AMBIENTE - TÂMEGA
Geota diz que novas barragens no Tâmega têm “muito betão, pouca produção”
O Geota – Grupo de Estudos de Ordenamento do Território e Ambiente opõe-se à construção das três novas barragens da Iberdrola nos rios Tâmega e Torno e contesta os números da produção eléctrica apresentados pela eléctrica espanhola
Foi apresentado, no dia 9 de Fevereiro, pela Iberdrola, em Ribeira de Pena, o Sistema Electroprodutor do Tâmega (SET) – um conjunto de três barragens na bacia hidrográfica deste afluente do Douro onde serão erguidos os empreendimentos hidroeléctricos de Daivões, Gouvães (rio Torno, afluente do Tâmega) e Alto Tâmega.
A associação ambientalista fez contas e contesta o valor anunciado pela empresa de energia quanto à real produção destas obras. “Ao contrário do que afirma a Iberdrola – 4% do consumo eléctrico do País – o SET contribuirá apenas com 0,1% da energia nacional e 0,6 % da electricidade produzida”. A diferença explica-se com o critério de avaliação: a Iberdrola invoca a produção bruta, o Geota defende que “o que deve ser avaliado é a produção líquida. Isto é, a electricidade efectivamente injectada na rede nacional e pronta a ser consumida”.
Gouvães é a chave do SET, funcionando como uma central de potência: permite disponibilizar uma potência instantânea elevada, “desnecessária porque o sistema nacional já tem potência excedentária) mas no balanço final acrescenta muito pouca energia”, diz o Geota. A sua central será utilizada para bombear água de, e para, a albufeira de Daivões, através de um túnel hidráulico. Portanto, aos valores de produção de electricidade bruta anunciados para o SET (1 697 GWh/ano, segundo os dados oficiais) “tem de ser descontada a electricidade gasta a transportar água, o que faz descer a produção para valores líquidos muito mais baixos (333 GWh/ano) — ou seja, 0,6% dos cerca de 52 802 GWh/ano de disponibilidade de energia eléctrica para consumo nacional, em 2014”, salienta a mesma fonte.
SET é “uma fraude”
João Joanaz de Melo, do Geota, considera o SET “uma fraude”. O professor de engenharia do ambiente acusa o Governo de “laxismo”. “Quando, em Abril passado, se reavaliou o Programa Nacional de Barragens, por obrigação do acordo que suporta o Governo entre o Partido Ecologista “Os Verdes” (PEV) e o Partido Socialista (PS), recusaram-se a olhar para o que ia ser feito no Tâmega.
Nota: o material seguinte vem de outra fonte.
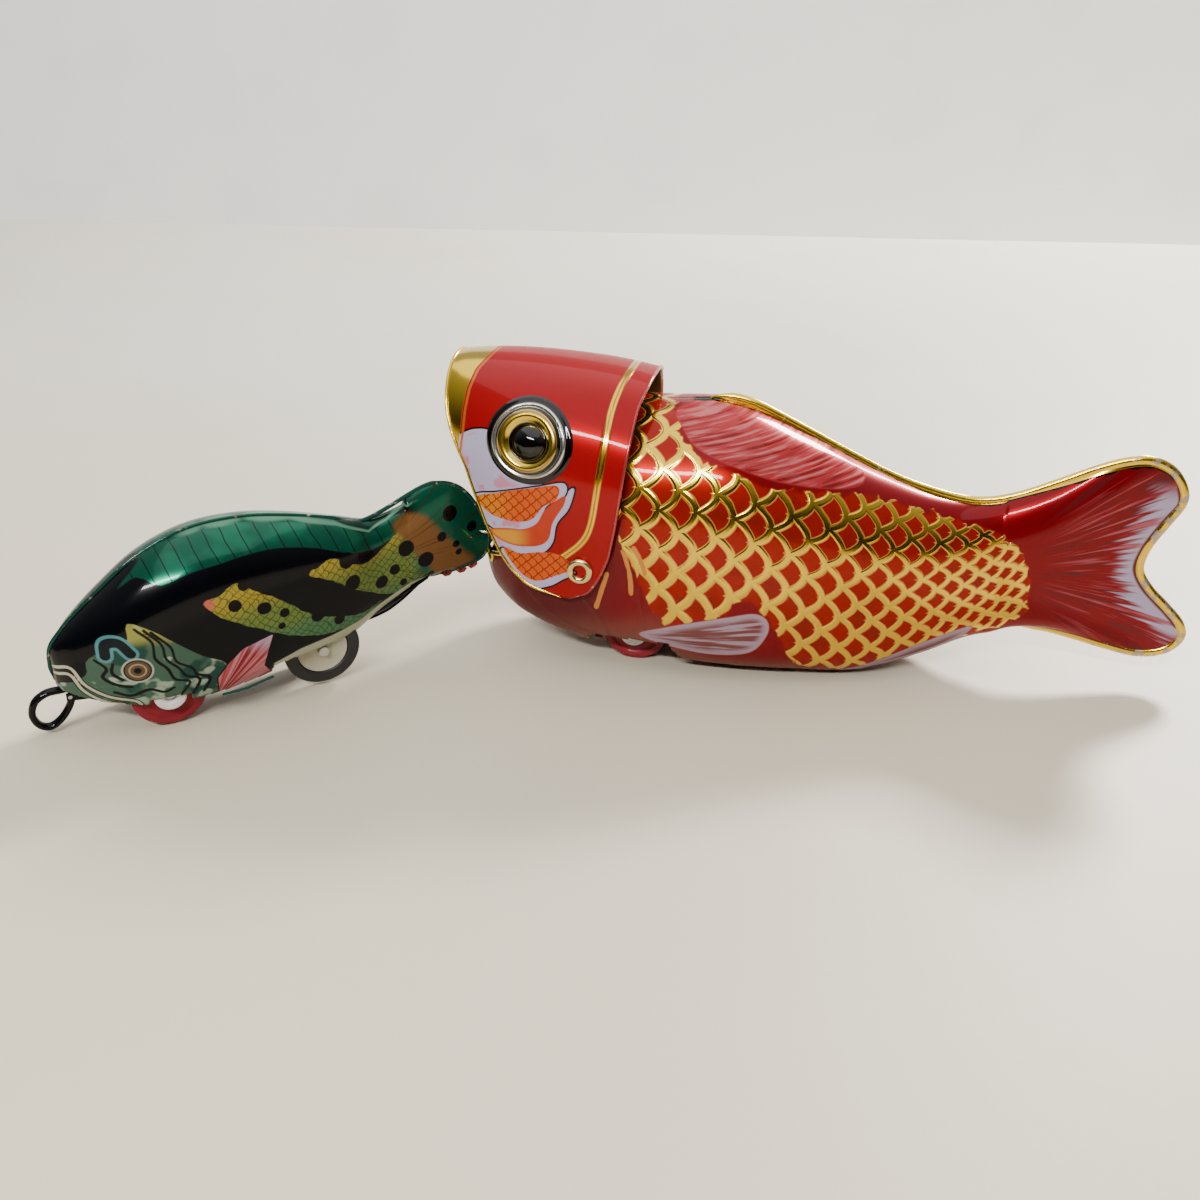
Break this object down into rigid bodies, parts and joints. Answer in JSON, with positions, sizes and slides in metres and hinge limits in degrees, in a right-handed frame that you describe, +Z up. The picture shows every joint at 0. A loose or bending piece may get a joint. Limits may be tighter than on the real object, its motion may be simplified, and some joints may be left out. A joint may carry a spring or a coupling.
{
  "type": "tin carp and trout chasing toy",
  "caption": "Pressed-tin floor toy: a big carp with a nodding head and a spring-wound reel chases a small wheeled trout that is drawn back into its open mouth.",
  "frame": {"origin": "on the floor, under the middle of the bounding box of both fishes", "axes": "+X towards the carp's tail, +Z up, the trout lies towards -X and -Y"},
  "size_m": [0.2564, 0.108, 0.0742],
  "materials": {
    "carp_tin": "gloss",
    "head_tin": "gloss",
    "carp_belly_tin": "gloss",
    "trout_tin": "gloss",
    "black_tin": "gloss",
    "plain_tin": "bare tinplate",
    "steel": "bright wire",
    "spring_steel": "blued",
    "brass": "bright",
    "red_plastic": "gloss",
    "white_plastic": "gloss",
    "cream_plastic": "satin",
    "black_rubber": "matt"
  },
  "bodies": {
    "carp_body": {"carp_left_shell": "carp_tin", "carp_right_shell": "carp_tin", "gullet_tray": "plain_tin", "belly_plate": "carp_belly_tin", "cord_guide": "steel", "motor_plate_left": "plain_tin", "motor_plate_right": "plain_tin", "motor_pillars": "steel", "mainspring": "spring_steel"},
    "head": {"head_shell": "head_tin", "head_eyelets": "brass", "jaw_lever": "plain_tin"},
    "nod_link": {"nod_link": "plain_tin"},
    "carp_front_wheelset": {"carp_front_axle": "steel", "carp_front_wheels": "red_plastic", "carp_front_hubs": "white_plastic"},
    "carp_rear_wheelset": {"carp_rear_axle": "steel", "carp_rear_tyres": "red_plastic", "carp_rear_hubs": "white_plastic"},
    "reel": {"reel_arbor": "steel", "cord_reel": "white_plastic", "nod_crank": "steel"},
    "tow": {"tow_link": "steel"},
    "trout": {"trout_left_shell": "trout_tin", "trout_right_shell": "trout_tin", "trout_belly_plate": "black_tin", "ring_pin": "steel", "tow_eye": "steel"},
    "ring": {"pull_ring": "black_tin"},
    "trout_front_wheelset": {"trout_front_axle": "steel", "trout_front_wheels": "red_plastic", "trout_front_hubs": "white_plastic"},
    "trout_rear_wheelset": {"trout_rear_axle": "steel", "trout_rear_tyres": "black_rubber", "trout_rear_hubs": "cream_plastic"}
  },
  "joints": [
    {"name": "head_nod", "type": "hinge", "parent": "carp_body", "child": "head", "pos_m": [-0.01393, 0.02694, 0.028], "axis": [0, 1, 0], "range_deg": [-9, 0]},
    {"name": "nod_link_swing", "type": "hinge", "parent": "head", "child": "nod_link", "pos_m": [-0.01393, 0.04114, 0.02], "axis": [0, 1, 0], "range_deg": [0, 9]},
    {"name": "carp_front_roll", "type": "hinge", "parent": "carp_body", "child": "carp_front_wheelset", "pos_m": [-0.00243, 0.02694, 0.0084], "axis": [0, 1, 0], "continuous": true},
    {"name": "carp_rear_roll", "type": "hinge", "parent": "carp_body", "child": "carp_rear_wheelset", "pos_m": [0.04757, 0.02694, 0.0084], "axis": [0, 1, 0], "continuous": true},
    {"name": "tow_slide", "type": "slide", "parent": "carp_body", "child": "tow", "axis": [-0.766, -0.6428, 0], "range_m": [0, 0.2], "stiffness_N_per_m": 1, "springref_m": -0.1},
    {"name": "reel_spin", "type": "hinge", "parent": "carp_body", "child": "reel", "pos_m": [0.03157, 0.02694, 0.0146], "axis": [0, -1, 0], "range_deg": [0, 1763.9]},
    {"name": "trout_yaw", "type": "hinge", "parent": "tow", "child": "trout", "pos_m": [-0.04056, 0.01665, 0.03092], "axis": [0, 0, 1], "range_deg": [-10, 10]},
    {"name": "ring_swing", "type": "hinge", "parent": "trout", "child": "ring", "pos_m": [-0.12089, -0.04832, 0.0096], "axis": [-0.6403, 0.7631, 0.0872], "range_deg": [0, 25]},
    {"name": "trout_front_roll", "type": "hinge", "parent": "trout", "child": "trout_front_wheelset", "pos_m": [-0.10549, -0.0354, 0.0096], "axis": [-0.6403, 0.7631, 0.0872], "continuous": true},
    {"name": "trout_rear_roll", "type": "hinge", "parent": "trout", "child": "trout_rear_wheelset", "pos_m": [-0.07771, -0.01219, 0.01049], "axis": [-0.6403, 0.7631, 0.0872], "continuous": true}
  ],
  "couplings": [
    {"joint": "nod_link_swing", "follows": "head_nod", "ratio": -1},
    {"joint": "reel_spin", "follows": "tow_slide", "rad_per_m": 153.85}
  ]
}
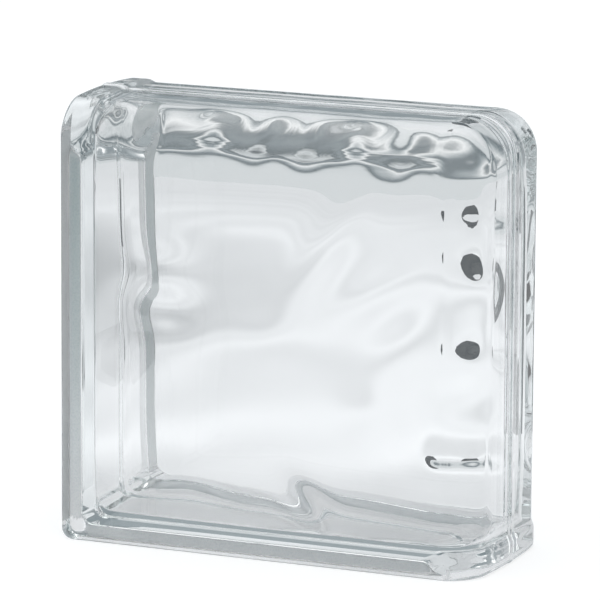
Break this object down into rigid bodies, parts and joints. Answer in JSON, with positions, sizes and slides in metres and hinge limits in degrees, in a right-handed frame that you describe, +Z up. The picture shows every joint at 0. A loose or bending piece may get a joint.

As obras ainda não tinham começado, de facto, e o acordo referia explicitamente este projecto. Havia alguns acessos, um túnel técnico e nada mais. O PS ignorou o acordo, o PEV deixou que fosse ignorado e o Governo fez de porteiro da Iberdrola, deixando-a entrar à vontade para destruir um rio que é ganha pão de centenas de famílias – na produção agrícola, no vinho verde, nos desportos de águas bravas”, diz aquele responsável.
“A criação de emprego é uma falácia, pois são postos de trabalho temporários. Por via da destruição dos solos férteis e do último rio com um grande troço livre em Portugal, destroem-se postos de trabalho locais na agricultura e turismo de natureza”, acrescenta Marlene Marques, presidente do Geota. Diz ainda que o retorno real das novas barragens do Tâmega é “insignificante” face aos impactes sociais, ambientais, culturais e económicos do projecto, e que com a evolução esperada das alterações climáticas na região mediterrânica, “tenderá a reduzir-se ainda mais nas próximas décadas”.
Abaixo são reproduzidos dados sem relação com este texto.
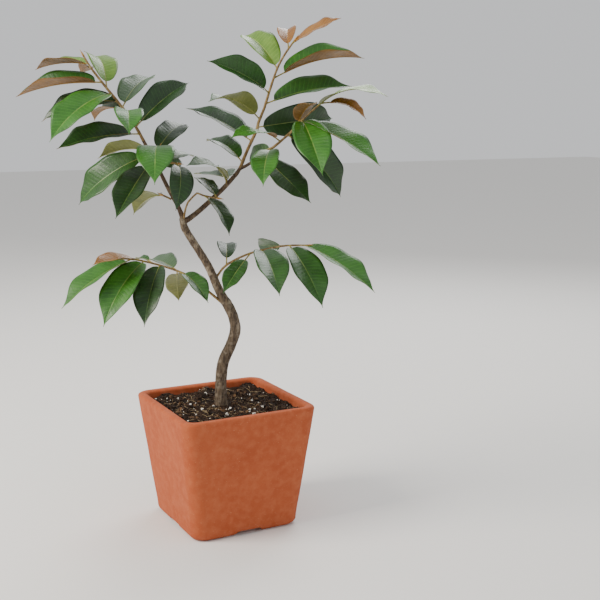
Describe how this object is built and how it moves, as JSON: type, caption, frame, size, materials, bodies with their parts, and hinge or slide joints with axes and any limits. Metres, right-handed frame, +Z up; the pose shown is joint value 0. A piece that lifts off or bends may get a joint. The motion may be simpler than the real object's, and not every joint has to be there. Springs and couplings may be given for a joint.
{
  "type": "potted star apple tree",
  "caption": "Young, leggy fruit tree in a tapered square clay pot full of soil: a thin kinked trunk forks into boughs with open sprays of glossy leaves, bronze underneath.",
  "frame": {"origin": "centre of the pot's flat underside", "axes": "+Z up along the plant; X and Y square to the pot's sides; the pictured side looks towards -X and -Y"},
  "size_m": [0.3961, 0.2775, 0.6278],
  "materials": {
    "terracotta": "matte fired clay, slightly dusty, with fine specks",
    "soil": "crumbly peat mix with sparse pale perlite",
    "bark": "dull, fine lengthwise cracks and small knots",
    "leaf": "glossy dark green above, matte bronze underneath"
  },
  "bodies": {
    "root": {"pot": "terracotta", "soil": "soil", "trunk": "bark", "left_bough": "bark", "right_bough": "bark", "right_arm": "bark", "left_top_foliage": "leaf", "left_middle_foliage": "leaf", "left_low_leaf": "leaf", "fork_sprig": "leaf", "inner_foliage": "leaf", "right_top_foliage": "leaf", "right_arm_foliage": "leaf", "low_left_foliage": "leaf", "low_right_foliage": "leaf"}
  },
  "joints": []
}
As novas barragens do Tâmega, em conjunto com Foz Tua (concessionada à EDP), fazem parte do Programa Nacional de Barragens de Elevado Potencial Hidroeléctrico e beneficiam de um subsídio directo do Estado de 21,6 milhões de euros, por ano, durante 10 anos.
Ana Brazão, do projecto Rios Livres Geota, integra a Comissão de Acompanhamento Ambiental do SET e avalia como “anacrónicas” estas construções. “Devíamos apostar nas alternativas, como o solar. O caminho devia ser remover barragens sem utilidade. Em Espanha, só na bacia do rio Douro, foram removidas 115 barreiras nos últimos anos, entre as quais três grandes barragens. Por cá, também no Douro, estamos a construir novas. Depois admiramo-nos com a falta de areia nas praias e de que os temporais de inverno invadam as marginais deste País. Se temos cada vez mais obstáculos à conectividade fluvial e ao transporte de sedimentos não podemos esperar ter uma costa segura”, realça Ana Brazão.